Au final, la dette de la France un peu inférieure à la barre des 3.000 milliards d’euros représente 111,5 % du PIB. C’est soutenable tant que la croissance nominale est supérieure au taux d’endettement, mais cela limite tout de même les marges de manœuvres. L’objectif de la loi de programmation est simplement de la stabiliser en relatif, puisque le ratio de 110,9% du PIB est visé pour 2027. Cette stabilisation pourrait être facialement facilitée par des arguties comptables mettant sur des lignes séparées des investissements au label climatique (dont le nucléaire, si l’Allemagne devait nous y autoriser). On comprend qu’au-delà des communications politiques il n’y a pas de vraie perspective de baisse des prélèvements obligatoires, de restauration de l’équilibre budgétaire ou de réduction de la dette. Ce constat est peut-être un peu pessimiste. Au-delà du navrant épisode de la « réforme » de la retraite de la Sécurité Sociale, le potentiel de croissance peut être relevé de façon nettement supérieure aux scénarios présentés au Parlement. L’impact doit venir du travail : bien sûr, le temps travaillé dans une année et dans une carrière, mais sans doute surtout le taux d’emploi. Le taux d’emploi mesure l’utilisation des ressources de main d’œuvre disponible. Il mesure ainsi le potentiel productif.
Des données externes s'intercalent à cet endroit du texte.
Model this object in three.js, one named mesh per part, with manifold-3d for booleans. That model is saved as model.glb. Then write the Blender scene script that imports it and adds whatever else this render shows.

Le rapport du nombre d’actifs (ayant travaillé au moins une heure) et la population âgée de 15 à 64 ans fixe ainsi 68,2 % de la population française en âge de travailler, était comptabilisé fin 2022. Si c’est seulement un peu inférieur aux 71,4% américain, le retard est très pénalisant avec le Royaume Uni (75,6%), l’Allemagne (77,3%) le Japon (78,6%), la Suisse (79,7%) ou les Pays-Bas (82,1%). L’écart se réduit depuis 2019, mais si s’approcher simplement du niveau allemand ferait baisser la productivité, il apporterait un surplus de croissance potentielle de plus de 2 % et, évidemment, davantage pendant la période de rattrapage. La clé du cycle en France et, seulement en conséquence celle de la trajectoire des finances publiques, est là.